Key metrics to catch this earlier: replica replay lag in seconds and WAL backlog size in bytes. In PostgreSQL, pg_stat_replication returns replay_lsn showing how far the replica is behind the primary’s write-ahead log. A query like SELECT extract(epoch from now() - pg_last_xact_replay_timestamp()) AS lag_seconds gives real-time lag. The on-call engineer would have seen lag climbing from seconds to minutes to hours if they had run this query. Alert fatigue is the human factor here: warnings fire frequently without consequences until the threshold breach finally represents a real problem. The instinct to wait and see if it resolves on its own is wrong in distributed systems because lag accumulates asymmetrically. Writes go in immediately but catching up requires the replica to have spare capacity it does not have.

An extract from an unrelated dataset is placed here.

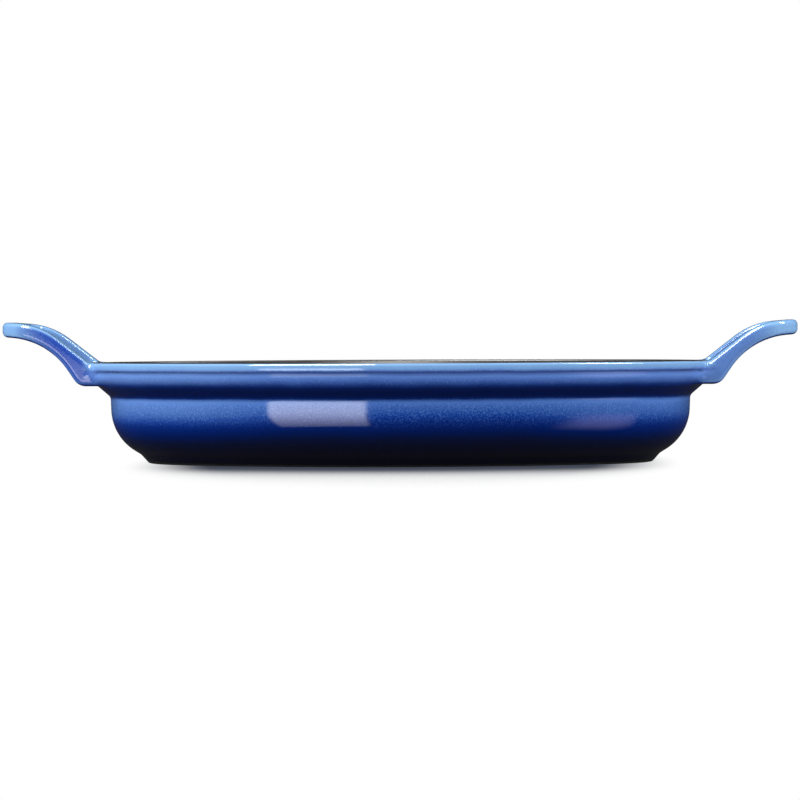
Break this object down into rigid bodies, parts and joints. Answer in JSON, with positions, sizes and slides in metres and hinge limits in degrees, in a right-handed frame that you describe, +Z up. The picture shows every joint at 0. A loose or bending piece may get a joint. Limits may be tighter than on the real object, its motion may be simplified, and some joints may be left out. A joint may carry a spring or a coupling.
{
  "type": "gratin dish",
  "caption": "Shallow oval gratin dish in enamelled cast iron, with a flared rim, a foot ring and raised loop handles on its ends.",
  "frame": {"origin": "centre of the foot ring's contact plane, on the surface that the dish stands on", "axes": "+Z up, +X along the length of the oval towards the right handle, +Y across the width"},
  "size_m": [0.4532, 0.2418, 0.0808],
  "materials": {
    "cast_iron": "raw cast iron, ground on the foot ring",
    "gloss_enamel": "glossy vitreous enamel, shaded from light blue at the rim to near black navy at the foot",
    "matte_enamel": "matte black vitreous enamel with a fine grain",
    "satin_enamel": "satin black vitreous enamel",
    "base_enamel": "dark navy vitreous enamel, semi-gloss"
  },
  "bodies": {
    "root": {"iron_bowl": "cast_iron", "iron_handle_left": "cast_iron", "iron_handle_right": "cast_iron", "exterior_enamel": "gloss_enamel", "rim_enamel": "matte_enamel", "interior_enamel": "satin_enamel", "base_enamel": "base_enamel"}
  },
  "joints": []
}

When the primary fails, any transactions committed to the WAL but not yet replicated to the replica are gone. The 50GB figure represents roughly two hours of writes at 5,000 TPS with average transaction size around 50 bytes. Those transactions were acknowledged to clients as committed. The replica promotion made them permanent losses. When WAL backlog exceeds your RPO threshold, the right move is to add replicas, shunt reads away from the lagging replica, and investigate the performance bottleneck. Automated alerts with severity levels help here. A PagerDuty alert at severity 2 with a runbook link is harder to dismiss than a Slack message that scrolls off the screen. The runbook should specify exact steps: which queries to run, what values trigger action, and who to escalate to if the values do not improve within 15 minutes.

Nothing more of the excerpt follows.